I thought it was kind of cute when Supreme Court Justice Ruth Bader Ginsburg fell asleep briefly during a State of the Union speech and later confessed she had imbibed some wine at dinner. For a woman in her 80s, such a faux pas seemed forgivable.
But there was something really odd about the way the 53-year-old Kavanaugh talked about beer.
Questions about his high-school drinking, entirely relevant to Christine Blasey Ford’s accusation that he sexually assaulted her — when she was 15 and he was an inebriated 17-year-old — seemed to spark in him a combination of belligerence, sarcasm and defensiveness. The spectacle was uncomfortably familiar to those of us who have dealt with people who drink to excess.
When Kavanaugh was asked by Rachel Mitchell — the prosecutor hired by committee Republicans to keep the proceedings civil — whether he consumed alcohol during high school, he could have simply said “Yes.”

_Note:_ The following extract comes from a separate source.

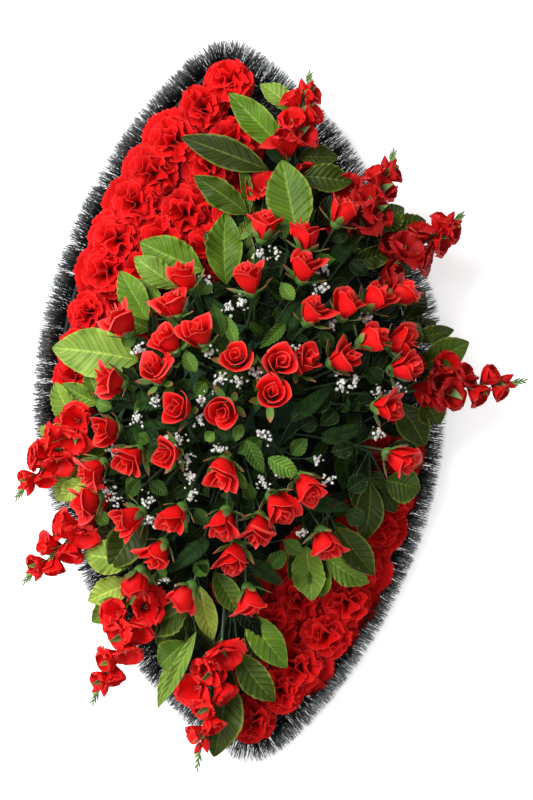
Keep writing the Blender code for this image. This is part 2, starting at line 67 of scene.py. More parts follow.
# The pixel at the right where the fringe is longest and palest, how far round it, and by what share
FULLEST_FRINGE = (416, 300)
FULLER_REACH = 0.080
FULLER_SHARE = 0.24
TIP_ROUNDING = 47  # points of the line over which its direction turns at the pointed ends
BAND_DRAWS = 84 * 7  # the draws that the solids' needle bands take first
CARNATION_RADIUS = 0.035
CARNATION_HEIGHT = 0.056
CARNATION_STEP = 0.057
CARNATION_ROWS = (0.034, 0.102, 0.170)
LEFT_ROWS_FROM = (-0.085, 0.045, 0.125)
RIGHT_ROWS_FROM = (-0.060, -0.195, -0.275)

# The block, the trunks and the roses
BLOCK_RADII = (0.095, 0.115)
BLOCK_HEIGHT = 0.050
TRUNK_RADIUS = 0.0042
TRUNK_RING = 0.052
TRUNK_TOP = 0.100
BRANCH_RADIUS = 0.0030
ROSE_LENGTH = 0.054
ROSE_RADIUS = 0.0235
DOME_TOP = 0.262
DOME_FALL = 1.35
DOME_EDGE = 0.158
DOME_READ = 0.20  # the height at which a place on the dome is read from the photograph
FLAT_REACH = 0.19  # how far from the middle a rose lies down
ROSE_LIFTS = (0.0, 0.010, -0.010, 0.020, -0.020, 0.030, 0.040, 0.050)
ROSE_STEM = 0.0021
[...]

Instead, he began one of several alcohol-related rants. “Yes, we drank beer,” he said. “My friends and I, the boys and girls. Yes, we drank beer. I liked beer. Still like beer. We drank beer. The drinking age, as I noted, was 18, so the seniors were legal, senior year in high school, people were legal to drink, and we — yeah, we drank beer, and I said sometimes — sometimes probably had too many beers, and sometimes other people had too many beers…. We drank beer. We liked beer.”
When Democratic Sen. Sheldon Whitehouse asked him whether the phrase “Ralph Club” in his high school yearbook referred to vomiting related to drinking, Kavanaugh could not even bear to entertain the question. He could have simply said “Yes.” Most people know that “ralphing” is a side effect of over-consumption.
Instead, he obfuscated. “Senator, I was at the top of my class academically, busted my butt in school. Captain of the varsity basketball team. Got in Yale College. When I got into Yale College, got into Yale Law School. Worked my tail off.”
“And did the word ‘ralph’ … refer to alcohol?” Whitehouse asked.
“I like beer,” replied Kavanaugh. “I like beer. I don’t know if you do…. Do you like beer, Senator, or not? What do you like to drink? Senator, what do you like to drink?”
Democratic Sen. Patrick Leahy asked about a drinking memoir by Kavanaugh’s friend Mark Judge, who is alleged to have been present in the bedroom where Ford said she was assaulted. Leahy wondered if a drunk character in the book, Bart O’Kavanaugh, who vomited in a car, was based on Kavanaugh.
Kavanaugh explained that Judge had developed an addiction to alcohol that almost killed him. The book, said Kavanaugh, was Judge’s way of “coming to grips with sobriety.”
“So you don’t know whether that’s you or not?” Leahy asked.
He responded with a puzzling non sequitur: “We can sit here, and you, like, make fun of some guy who has an addiction.”
When it came time for Democratic Sen. Amy Klobuchar to ask questions, Kavanaugh, who at first expressed his greatest respect, gave her the same treatment.
“Drinking is one thing,” Klobuchar said, “but the concern is about truthfulness, and in your written testimony, you said sometimes you had too many drinks. Was there ever a time when you drank so much that you couldn’t remember what happened, or part of what happened the night before?”
Kavanaugh: “No. I remember what happened, and I think you’ve probably had beers, Senator, and so …”
Klobuchar: “So you’re saying there’s never been a case where you drank so much that you didn’t remember what happened the night before, or part of what happened?”
Kavanaugh: “You’re asking about, you know, blackout. I don’t know. Have you?”
Klobuchar: “Could you answer the question, Judge? That’s not happened. Is that your answer?”
Kavanaugh: “Yeah, and I’m curious if you have.”
You can try to turn the tables, Judge Kavanaugh, but it’s not the senators’ drinking that’s at issue. It’s yours.